You can't solve it all in one wearable
To minimise challenges, the WEAR Sustain scheme is paving the way by boosting collaborations between technology and the arts. Its ongoing open call for "human-focused projects", taking place at local project hubs, is exposing participants to a diverse range of experts across all disciplines and industries.
Common hurdles in actually building sustainable wearable tech and smart textiles usually include issues such as cost, durability and scalability. Each of these is a real challenge but can be minimised by understanding the existing ecosystem, designing for scale and building for sustainability. When it comes to overcoming these specific challenges, Dr Baker advises not to take on every possible issue when starting out.

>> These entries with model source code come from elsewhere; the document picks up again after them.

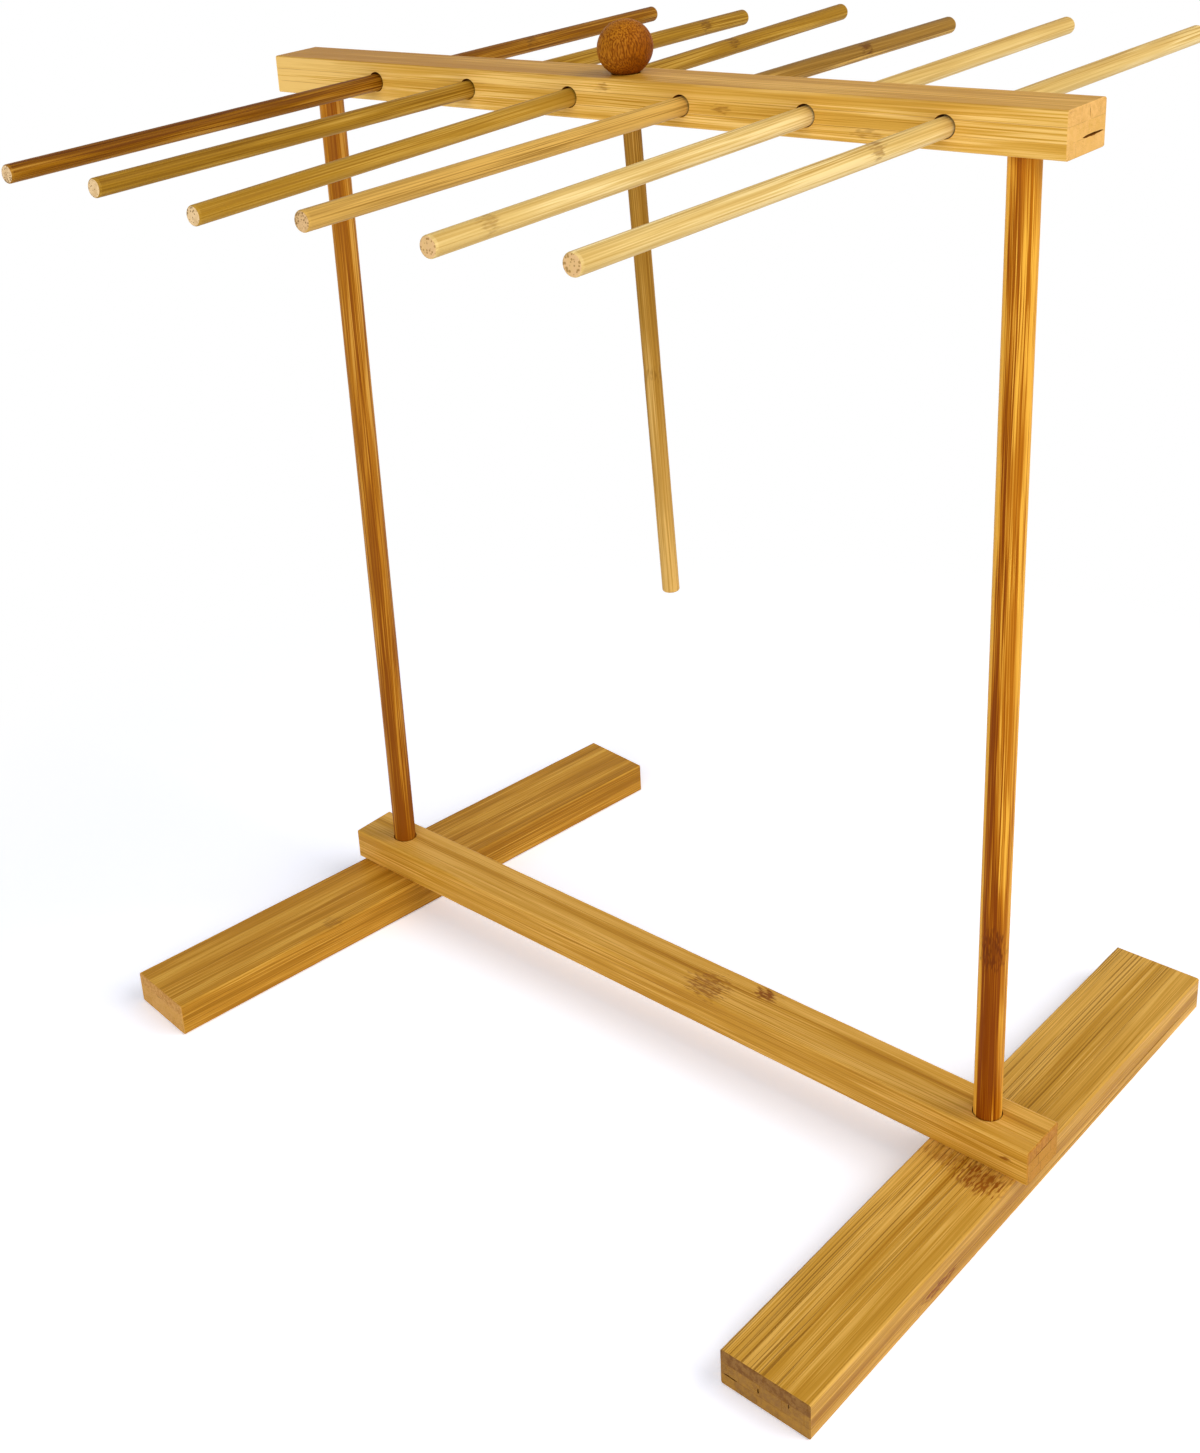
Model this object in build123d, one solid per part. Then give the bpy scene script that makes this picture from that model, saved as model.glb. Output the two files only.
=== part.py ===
from build123d import *
import math
import os

# A knock-down bamboo drying rack for fresh pasta, in millimetres.
# Origin: on the floor, midway between the two posts. +X runs along the top bar, the drying rods lie
# along Y and +Z is up. It stands as it does in use: the rods are pushed a little towards -Y and two
# of them tip in their loose holes, the wand leans as far as its own hole lets it, and the left foot
# is a little off square on its post.

# Feet
foot_length = 345.0
foot_width = 43.0
foot_thickness = 18.0
foot_socket_depth = 14.0
foot_socket_clearance = 0.08
left_foot_turn_deg = -6.3
right_foot_turn_deg = 0.0

# Base beam, lying on the feet
base_beam_length = 428.0
base_beam_width = 27.0
base_beam_thickness = 18.0
post_inset = 27.0
beam_hole_clearance = 0.35

# Posts
post_length = 480.0
post_diameter = 12.5
post_end_chamfer = 0.8

# Top bar, carried on the posts' ends, which it overhangs
top_bar_overhang = 23.0
top_bar_width = 28.0
top_bar_thickness = 18.0
bar_socket_depth = 12.0
bar_socket_clearance = 0.05

# The boards' long edges are rounded over, the sawn ends only broken
board_edge_round = 0.9
board_end_chamfer = 0.4

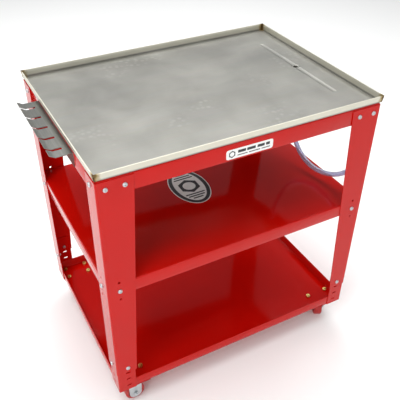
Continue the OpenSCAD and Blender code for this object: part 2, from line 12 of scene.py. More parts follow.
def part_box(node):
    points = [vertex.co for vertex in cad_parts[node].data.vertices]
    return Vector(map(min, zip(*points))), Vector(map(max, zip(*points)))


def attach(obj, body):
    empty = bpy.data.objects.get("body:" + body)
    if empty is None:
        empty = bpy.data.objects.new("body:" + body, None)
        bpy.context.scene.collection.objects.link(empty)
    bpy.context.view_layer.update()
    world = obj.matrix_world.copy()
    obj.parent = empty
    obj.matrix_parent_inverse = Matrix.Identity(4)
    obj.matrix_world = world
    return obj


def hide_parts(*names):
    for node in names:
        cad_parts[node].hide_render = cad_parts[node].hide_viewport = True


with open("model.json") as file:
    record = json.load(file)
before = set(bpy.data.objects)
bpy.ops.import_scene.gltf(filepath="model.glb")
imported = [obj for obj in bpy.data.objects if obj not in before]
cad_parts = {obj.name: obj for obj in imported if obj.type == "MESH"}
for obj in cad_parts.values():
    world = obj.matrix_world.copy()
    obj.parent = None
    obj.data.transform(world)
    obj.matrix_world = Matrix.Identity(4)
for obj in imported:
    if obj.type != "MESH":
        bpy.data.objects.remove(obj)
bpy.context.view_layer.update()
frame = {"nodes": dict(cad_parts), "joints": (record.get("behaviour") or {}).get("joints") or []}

# ---------- camera ----------
# The cart is seen from its front left, from about the eye height of someone who stands in front of it.
eye = Vector((-0.7046, -1.3827, 1.6496))
looks_along = Vector((0.38014, 0.70446, -0.59936))
camera_roll = math.radians(0.506)
focal_length_mm = 53.54
camera = bpy.data.objects.new("camera", bpy.data.cameras.new("camera"))
camera.data.lens = focal_length_mm
upright = looks_along.to_track_quat("-Z", "Y").to_matrix()
camera.matrix_world = Matrix.Translation(eye) @ (upright @ Matrix.Rotation(camera_roll, 3, "Z")).to_4x4()
bpy.context.scene.collection.objects.link(camera)
bpy.context.scene.camera = camera

# ---------- drain hose ----------
# Clear vinyl tube, 16 mm outside and 12.6 mm inside, pushed over the barb under the tray. It sags over the
# middle shelf and comes up to a clip inside the front right leg, where its open end stays.
mm = 0.001
left_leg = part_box("leg_front_left")
right_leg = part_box("leg_front_right")
middle_x = (left_leg[0].x + right_leg[1].x) / 2
hose_diameter = 16 * mm
hose_wall = 1.7 * mm
hose_steps = 8
hose_route = [
    (348, 0, 846),
    (348, 0, 815),
    (350, 4, 780),
    (355, 9, 742),
    (360, 9, 704),
    (363, 1, 667),
    (363, -15, 633),
    (362, -40, 604),
    (363, -72, 583),
    (366, -108, 571),
    (373, -146, 568),
    (382, -183, 574),
    (392, -218, 590),
    (400, -247, 616),
    (404, -268, 648),
    (405, -280, 684),
    (405, -284, 721),
    (405, -284, 752),
]


def linear(hex_colour):
    """an sRGB hex colour as the linear colour that a socket takes"""
    parts = [int(hex_colour[i : i + 2], 16) / 255 for i in (1, 3, 5)]
    return [c / 12.92 if c <= 0.04045 else ((c + 0.055) / 1.055) ** 2.4 for c in parts] + [1]


def add(tree, kind, inputs=None, **settings):
    """adds a node with its settings; inputs are values to set or sockets to link, by name or number"""
    node = tree.nodes.new("ShaderNode" + kind)
    for name, value in settings.items():
        setattr(node, name, value)
    for name, value in (inputs or {}).items():
        if isinstance(value, bpy.types.NodeSocket):
            tree.links.new(value, node.inputs[name])
        else:
            node.inputs[name].default_value = value
    return node


def begin_finish(name, **constants):
    """a new material with its constants on the shader, and what its patterns start from"""
    material = bpy.data.materials.new(name)
    material.use_nodes = True
    tree = material.node_tree
    shader = tree.nodes["Principled BSDF"]
    for socket, value in constants.items():
        shader.inputs[socket.replace("_", " ")].default_value = value
    return material, tree, shader, add(tree, "TexCoord").outputs["Object"]


def link(tree, source, shader, socket):
    """drives a socket of the shader"""
    tree.links.new(source, shader.inputs[socket])


def per_metre(size):
    """a pattern's scale, from the size in millimetres of one of its patches"""
    return 1000 / size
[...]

"Do not bite off too much," she says. "It is better to try and address a few sustainability challenges rather than try and solve all of them, because in the long run you can maintain and manage the processes."
When it comes to the future direction of sustainable wearables, it cannot be another round of simple fitness trackers. The next generation of connected devices and smart clothing need to be easier to use, more convenient, and operate in a non-invasive manner. Before we enjoy these features there are also several technological obstacles like longer battery life, reliability of sensors, improvement of machine learning and artificial intelligence that need to be overcome. Often these areas demand the resources of big tech companies, not sustainable design teams.
In the end, what it comes down to is that a good looking, standalone, sustainable wearable needs to be a triple threat: solve a real problem, incorporate recyclability and look to the future.
The deadline for WEAR Sustain's first Open Call is 31 May 2017 so depending on when you read this, you may still have time. Selected finalists will pitch in June. Call 2 will be announced in October 2017.